Researchers have discovered an active methane leak on the Antarctic sea floor for the first time, a disturbing finding that could mean atmosphere-damaging gasses are being released into the sky. The discovery was published on July 22 in the Proceedings of the Royal Society B and stands to broaden scientists' understanding of Antarctica's methane cycle, which we know very little about.
Scientists believe there's a lot of methane gas trapped beneath the Antarctic sea floor and inside areas with permafrost. They've been afraid that global warming could cause these places to melt, which would release an astounding amount of gas into the air. If this happened, it would be what experts call a 'tipping point' for Earth, meaning global warming would basically be unstoppable.
But that doesn't appear to be what's happening here.
"[The] ultimate source of this methane remains unknown," wrote the authors of the study. It doesn't appear to be a consequence of climate change, given that the area it was found, near the Ross Sea, has kept a relatively steady temperature.
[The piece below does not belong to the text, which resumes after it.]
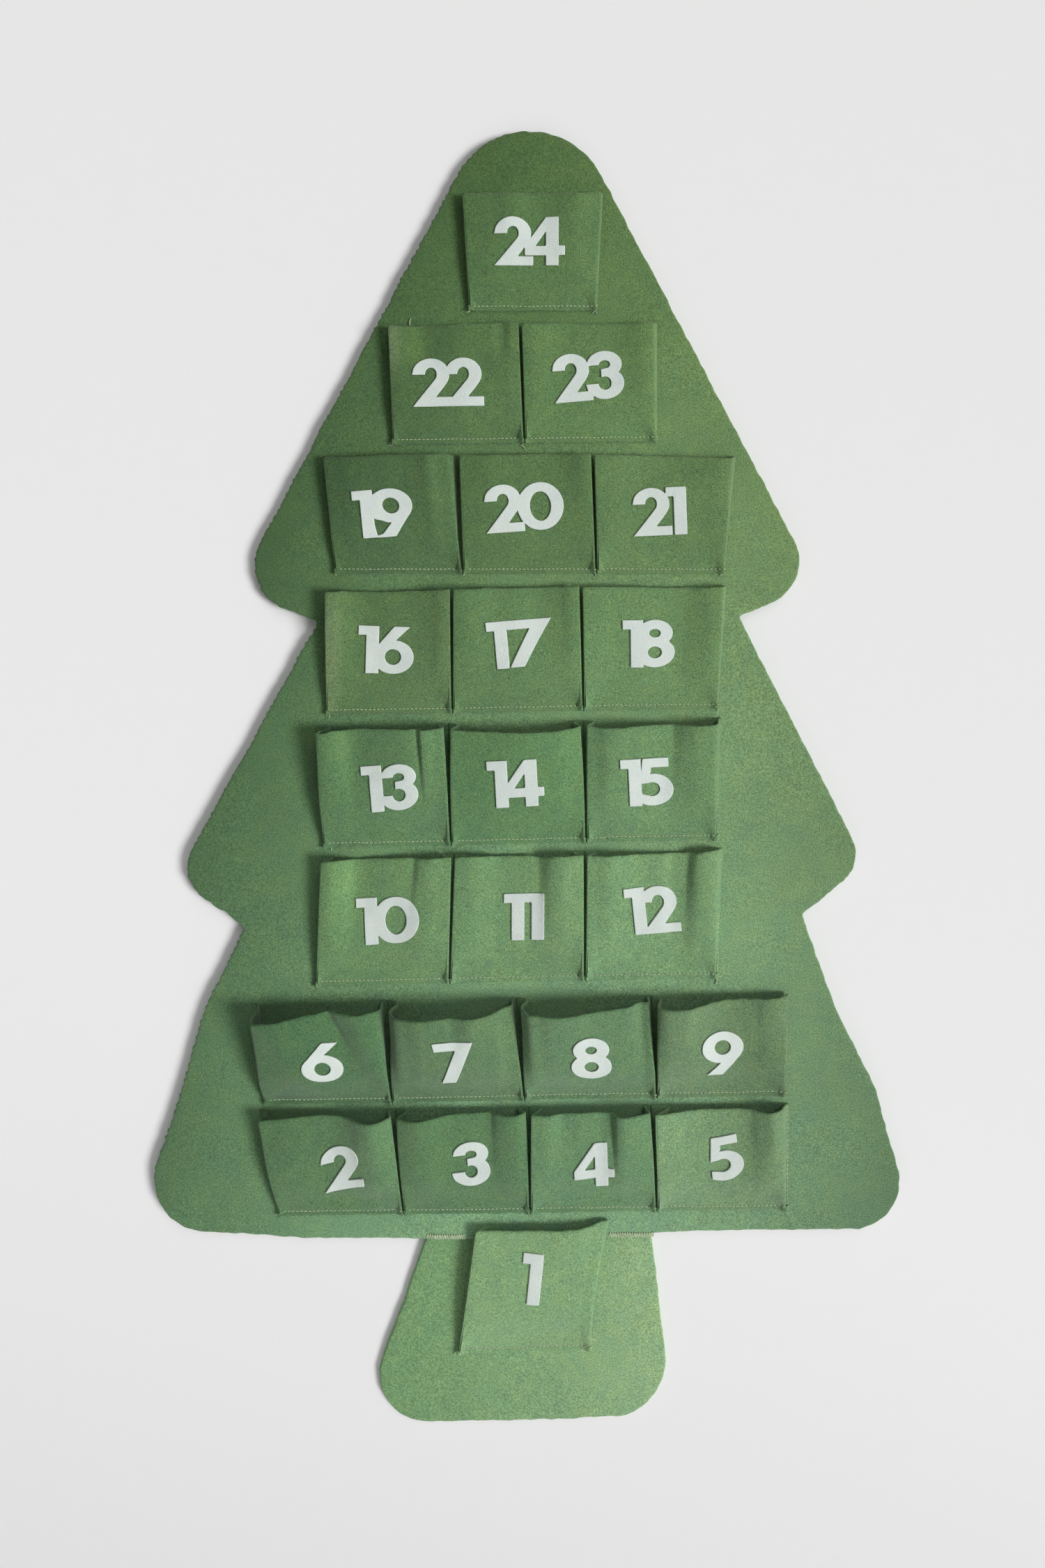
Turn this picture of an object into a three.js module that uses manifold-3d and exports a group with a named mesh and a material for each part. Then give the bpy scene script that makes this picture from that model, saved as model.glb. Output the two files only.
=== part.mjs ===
// Wall-hanging advent calendar sewn from felt: a three-tier tree with a trunk, nine pleated
// strips that make 24 day pockets, and a die-cut number on each pocket.
// Millimetres. +X is the viewer's right, +Y goes into the wall, +Z is up. The origin is the
// point of the wall that the hanging loop hangs on. The wall's face is the plane y = 0.

import * as THREE from 'three';
import { mergeVertices } from 'three/addons/utils/BufferGeometryUtils.js';
import Module from 'manifold-3d';

const wasm = await Module();
wasm.setup();

// Felt thicknesses, and the gap left between two layers that touch
const BACKING_FELT = 3;
const POCKET_FELT = 1.5;
const NUMBER_FELT = 1;
const LOOP_FELT = 1.5;
const CLEARANCE = 0.3;

// Layers from the wall towards the viewer, each the y of a front face
const TRUNK_FRONT = -BACKING_FELT;
const TREE_BACK = TRUNK_FRONT - CLEARANCE;
const TREE_FRONT = TREE_BACK - BACKING_FELT;

// Size of the whole hanging. The tables below are drawn for the drawn size, and everything
// that is placed by them follows the overall one.
const OVERALL_WIDTH = 520.7;
const OVERALL_HEIGHT = 900.3;
const DRAWN_WIDTH = 520.7;
const DRAWN_HEIGHT = 900.3;
const scaleX = (x) => (x * OVERALL_WIDTH) / DRAWN_WIDTH;
const scaleZ = (z) => (z * OVERALL_HEIGHT) / DRAWN_HEIGHT;

// Heights above the trunk's bottom edge, as drawn
const HANG_DRAWN = 868;
const HEM_DRAWN = 129;
const TAB_DRAWN = 12;
const HANG_HEIGHT = scaleZ(HANG_DRAWN);
const TREE_HEM = scaleZ(HEM_DRAWN);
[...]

"That is a mystery that we still do not have an answer to," team lead Andrew Thurber told The Guardian. "It is on the side of an active volcano but it doesn’t seem like it came from that."
The research team hypothesized that the methane comes from decaying ice algae that produced enough gas to create this leak. But it's hard to tell, exactly, because it's difficult to study the Antarctic sea floor; the report also noted that dangerous ice conditions made it unsafe to make observations, "so the full extent of [the leak] remains unknown."
Usually, that would call for more trips during different times to study the area when conditions are less hazardous. But the pandemic has, once again, thrown a wrench in the research team's plans.
While the team doesn't know where the leak is coming from or why it suddenly decided to form, they've already learned a little more about a different part of the methane cycle that’s often overlooked — microbes.
Microbes are supposed to swoop in and consume the methane gas before it can rise into the atmosphere. But the researchers only found a small number of microbes of an unexpected strain that can't eat up the methane fast enough to keep it from escaping the ocean.
"We're probably in a successional stage, where it may be five to 10 years before a community [of microbes] becomes fully adapted and starts consuming methane," said Thurber to The Guardian. But, in the meantime, that could mean the gas will move into the skies, where it can contribute to the acceleration of climate change.
"The methane cycle is absolutely something that we as a society need to be concerned about," added Thurber. "I find it incredibly concerning."